Yesterday managed to be a relaxed and fairly satisfying day, in spite of having several things planned that relied on careful timing. Lunch with a friend was merry, filled with laughter, and the pizza was quite good. I got to my appointment on time. My on-phone interview resulted in an on-site interview later this week. I even got a couple unexpected messages from my traveling partner, away this week and still thinking of me. 🙂

The afternoon wasn’t remarkable in any particular way; I relaxed, did a little yoga, did a little housekeeping, read a bit, and finished the evening quietly, and early enough to wake this morning ahead of the sun, feeling fully rested. A good beginning to a new day…then add raccoons. 🙂

It was just one of those early morning moments; there were raccoons on my patio, and on the lawn just beyond, quite a few of them – like a small herd, or a tiny fur-covered sports team, playing together in the pre-dawn twilight.
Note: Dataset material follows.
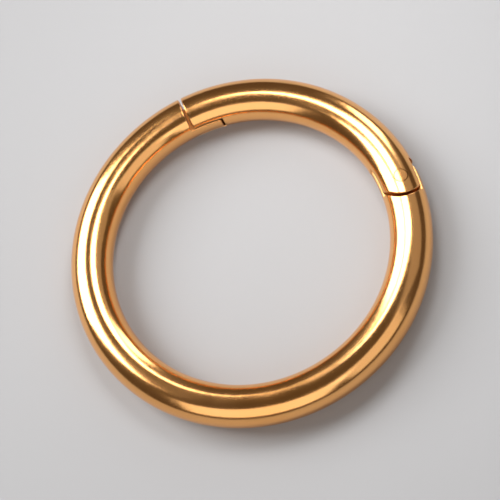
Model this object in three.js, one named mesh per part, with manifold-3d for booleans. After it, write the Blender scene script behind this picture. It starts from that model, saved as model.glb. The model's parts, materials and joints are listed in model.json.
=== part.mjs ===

I watched for some time, then thought to grab my camera. I generally take ‘natural light’ shots – my flash is turned off for that reason. I took time to turn the flash on. Then I took time to take a picture of the inside of my screen door – after carefully moving from my studio window, to the patio door, because I didn’t want to shoot the inside of the screen! LOL (So human.) At that point, I’d definitely alerted the wee fuzzy bandits to my presence, and they began to waddle off to some place safe from “the paparazzi”. I opened the patio door – they were far enough from the patio now that any concern about raccoons darting into the house were just foolish whimsy (although, frankly, I have trouble imagining a raccoon “darting” anywhere, or resisting imagining they might). I got one last grainy shot of the 4 slowest raccoons as they made their way to places unknown. I’m still smiling. I grew up on nature shows, and seeing my Grandfather’s travel slides of far away places and exotic animals. It delights me greatly to watch the raccoons, or the squirrels, or the crows, or really most any creatures doing their thing. (Yes, I also watch people, when I am out and about. We’re very interesting primates.) It was an entertaining start to the day.

Not my best picture, but a moment worth cherishing.

Not my best picture, but a moment worth cherishing.

So today is a Tuesday with a side of raccoons. I’ve no idea what other delights the day will hold, and I’m not seeking more adventure than whatever naturally turns up on my doorstep. My “to do list” is mostly housekeeping and self-care, another phone interview, and today my traveling partner returns home (although I’m not likely to see him before Thursday).

Today is a good day to enjoy moments. Fun moments. Rare moments. Sensuous moments. Kind moments. Close moments. Tender moments. Friendly moments. Serious moments. Earnest moments. Other moments; there are so many to choose, to appreciate, and to savor. Today is a good day to share a moment, with a friend, with a stranger, or with the world. 🙂

 

This morning begins fairly slowly, and generally pleasantly. I woke before sunrise, and sat quietly for some time, without purpose, or pressure to do more. I listened to my traveling partner’s voice, on the voicemail waiting for me this morning from a missed call last night, letting me know he had arrived for the night, and settled in safely. I smile again thinking of the sound of his voice, and sip my coffee.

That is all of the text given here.